Date: 01/16/97 at 18:20:41
From: Anonymous
Subject: Trig

Dear Dr. Math,

I'm an eleventh grader and I have a problem understanding equations 
using the secant, cosecant, and cotangent functions.  Is there any way  
you can help me?  The problems I have difficulty with are like this:

In the interval 0 <= x < 2pi, identify:

A. all values at which the function is undefined
B. all x-intercepts

I thank you very much,
Jim Hagler

Date: 01/24/97 at 14:51:13
From: Doctor Toby
Subject: Re: Trig

Here is how I remember these things:

First, remember the formulas for each function in terms of sine and 

tan = sin/cos
cot = cos/sin
sec = 1/cos 
csc = 1/sin

If all you want to do now is solve problems A and B above, skip down 
to the row of asterisks below.  The stuff before that may help you if 
you have other problems along similar lines, but it's not necessary 
for problems A and B.

Memorize these facts about the sine and cosine (which perhaps you 
already have memorized):

  In the first quadrant (0 < x < pi/2), sine and cosine are both 

  In the second quadrant (pi/2 < x < pi), only sine is positive.

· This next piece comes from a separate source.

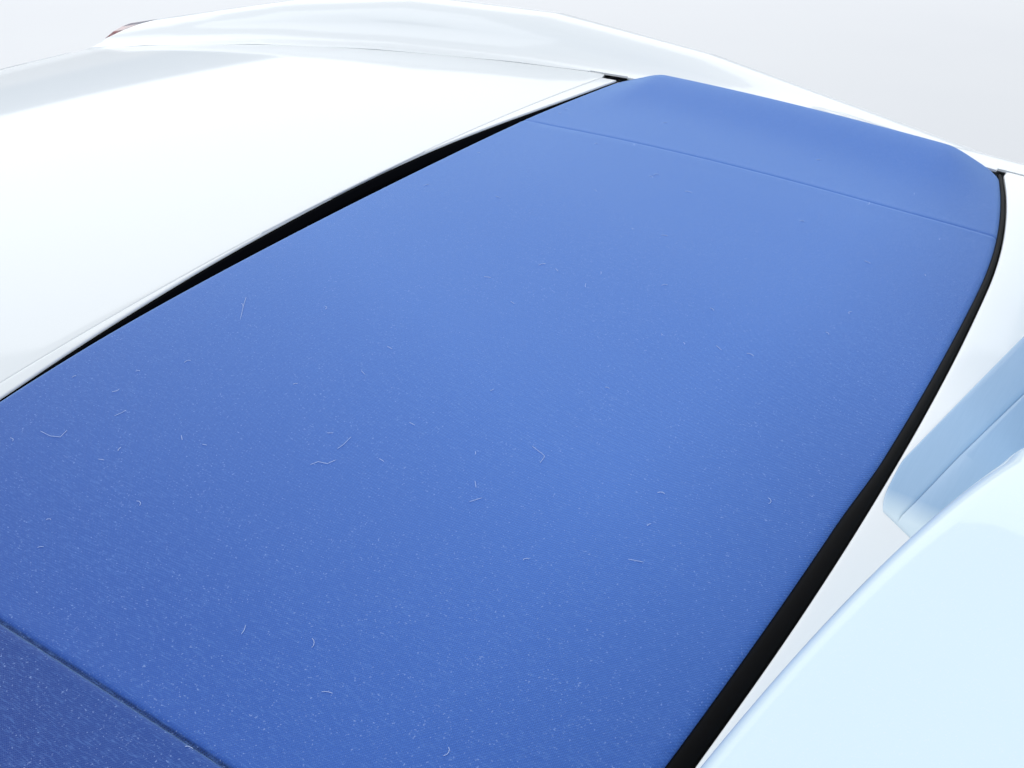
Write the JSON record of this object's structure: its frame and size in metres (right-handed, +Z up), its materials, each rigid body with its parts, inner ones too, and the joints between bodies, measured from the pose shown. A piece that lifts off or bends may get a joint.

  In the third quadrant (pi < x < 3 pi/2), neither sine nor cosine is 

  In the fourth quadrant (3 pi/2 < x < 2 pi), only cosine is positive.

Remember the order: both; sine; neither; cosine.

Ultimately, these facts are true because the cosine is the 
x-coordinate and the sine is the y-coordinate of a point on a circle 
of radius 1 centred at the origin.

If you ever need to know the sign of one of the other trig functions,
just use the information you memorized about the sine and cosine.  For 
example, what sign is the cotangent in the second quadrant?  Cosine is 
negative there, while sine is positive there, so calculate:

  cot = cos/sin = -/+ = -; cotangent is negative there.


Sine and cosine are both continuous functions defined everywhere.
Therefore, whenever one of them changes sign, its value is zero 
there. So sine is zero at 0 and at pi, while cosine is zero at pi/2 
and at 3 pi/2.

The formulas for the other trig functions in terms of sine and cosine
give these functions as fractions. A fraction is undefined whenever 
its denominator is zero; otherwise, it is zero whenever its numerator 
is zero.  For example, cotangent = cosine/sine, so cotangent is 
undefined when sine is zero (at 0 and at pi) and zero when cosine is 
zero (at pi/2 and at 3 pi/2).  You can calculate this for the other 
functions the same way.

(Note that some functions might never be undefined or zero.)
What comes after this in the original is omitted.